Born in Sukhumi, Abkhaz ASSR, Georgian SSR, Tevzadze graduated from the Tbilisi State University (TSU) Faculty of Philosophy in 1971 and Institute of Foreign Languages in 1978.
[2] In April 1998, President of Georgia Eduard Shevardnadze dismissed Defense Minister Vardiko Nadibaidze, a career Soviet and Russian army officer, and replaced him with more Western-oriented Tevzadze.
Amid persistent budgetary shortage and a series of attempted mutinies in the army, Tevzadze attempted to implement some reforms in the Georgian military with the declared aim to help transition “from old Soviet model to the modern forces, applicable to the international standards.”[3] He was pursuant to a pro-NATO line declared by Georgia in 1998 and rejected the post of deputy head of the Coordinating Staff of the CIS Armed Forces in 2001, saying he saw no point in multilateral military cooperation between CIS states.

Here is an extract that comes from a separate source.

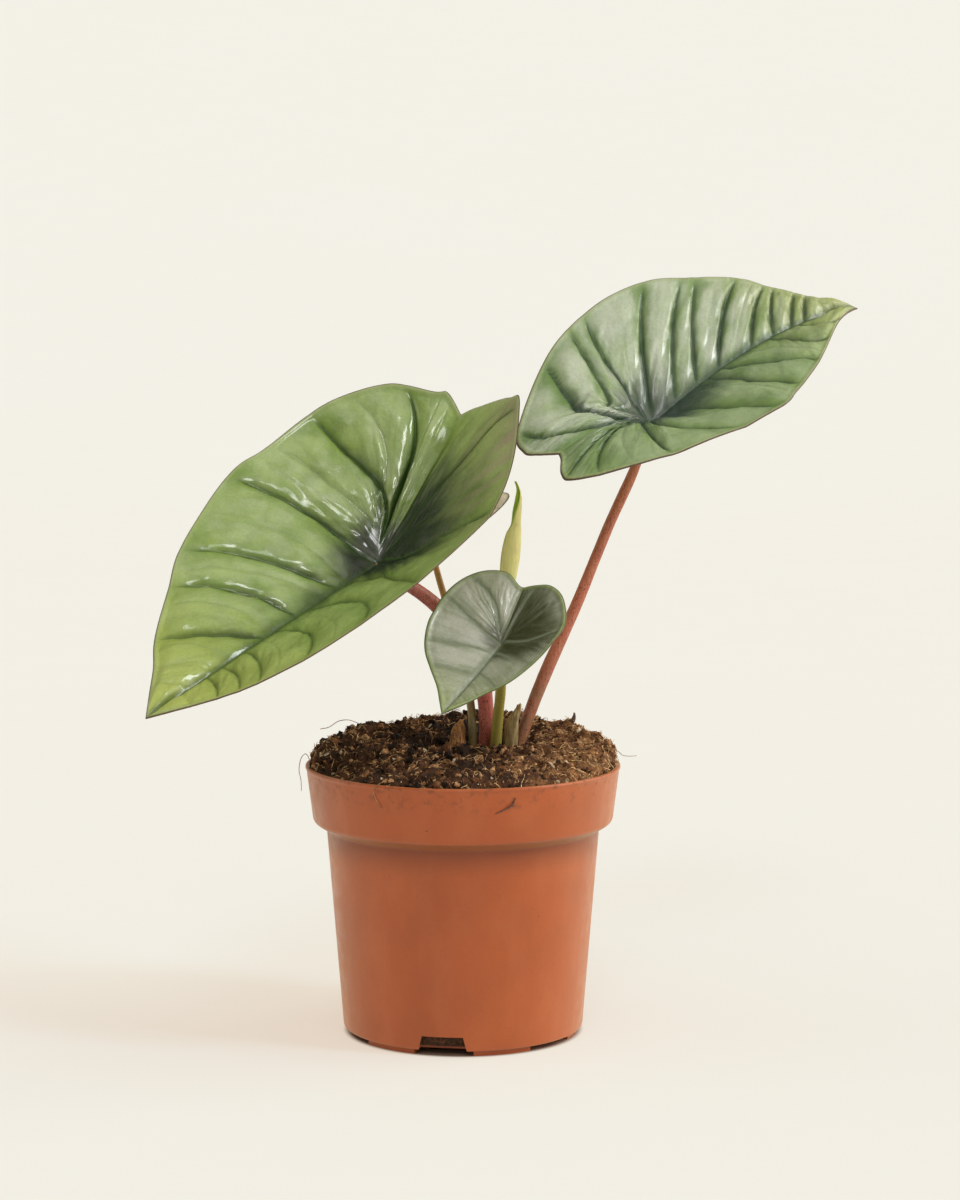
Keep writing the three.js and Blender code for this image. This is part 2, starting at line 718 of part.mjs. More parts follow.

[5] Tevzadze tried to remain neutral during the tense days of “Rose Revolution” in November 2003, when the opposition protests forced President Shevardnadze to resign.
On 5 May 2009 Tevzadze's name was mentioned in a video footage released by the Georgian police as an evidence of the planned disorders in Georgia, of which the failed mutiny in army was part.